Consequently, by using the Operator SDK tool, we can create our APIs and objects that will represent our solutions on these platforms. Here will adds only a single kind of resource; however, it could have as many Kinds as needed (1…N). Basically, the CRDs are a definition of our customized Objects, and the CRs are an instance of it.

Getting a better idea

Let’s think about the classic scenario where the goal is to have an application and its database running on the platform with Kubernetes. Then, one object could represent the App, and another one could represent the DB. By having one CRD to describe the App and another one for the DB, we will not be hurting concepts such as encapsulation, the single responsibility principle, and cohesion. Damaging these concepts could cause unexpected side effects, such as difficulty in extending, reuse, or maintenance, just to mention a few.

In conclusion, the App CRD will have as its controller the DB CRD. Imagine, that a Deployment and Service are required for the application run so that the App’s Controller will provide these resources in this example.

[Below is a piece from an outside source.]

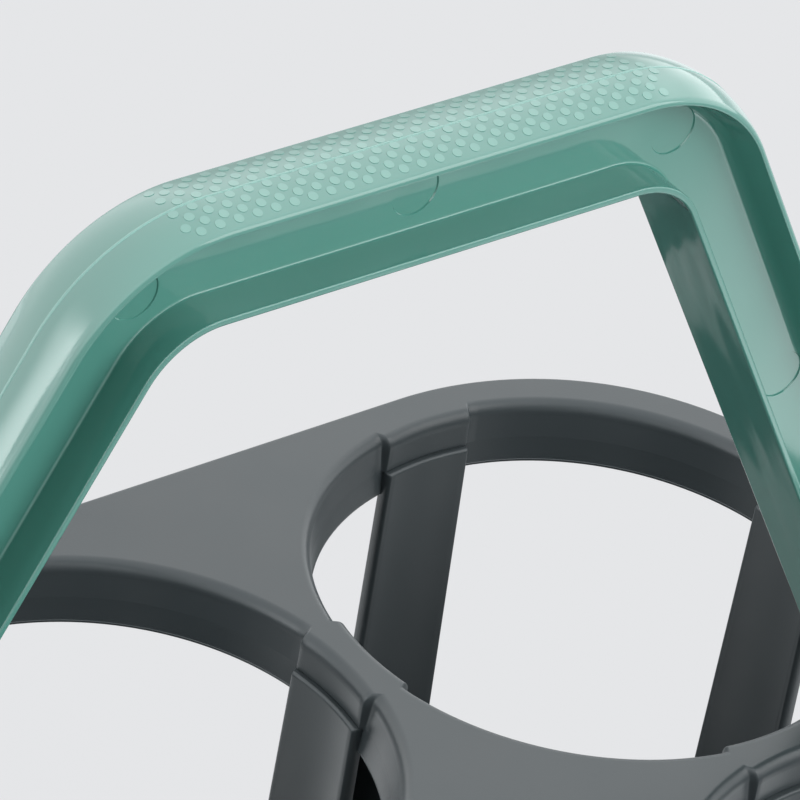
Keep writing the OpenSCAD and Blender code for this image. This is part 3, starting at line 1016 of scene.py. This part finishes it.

Similarly, the DB’s controller will have the business logic implementation of its objects.

In this way, for each CRD, one controller should be produced according to the design set by the controller-runtime.

Define your API

In this example, we will define that the Memcached Kind (CRD) will have the attribute size which will specify the quantity of Memcached instances will be deployed. Also, we will create an attribute to its Status which will store the Pod Names. Note that, the status field here is just to illustrate the idea but for it would be recommended use Conditionals instead of that.

Update the api/v1alpha1/memcached_types.go file:

// MemcachedSpec defines the desired state of Memcached
type MemcachedSpec struct {
	// +kubebuilder:validation:Minimum=0
	// Size is the size of the memcached deployment
	Size int32 `json:"size"`
}

// MemcachedStatus defines the observed state of Memcached
type MemcachedStatus struct {
	// Nodes are the names of the memcached pods
	Nodes []string `json:"nodes"`
}

Now, run the following command to generate CRD in config/crd/bases and the CR in the config/samples with these definitions:

make manifests

**NOTE**: The above makefile target will invoke the controller-gen. This project generates the manifests and update the GO code as well. See the file `api/v1/zz_generated.deepcopy.go`.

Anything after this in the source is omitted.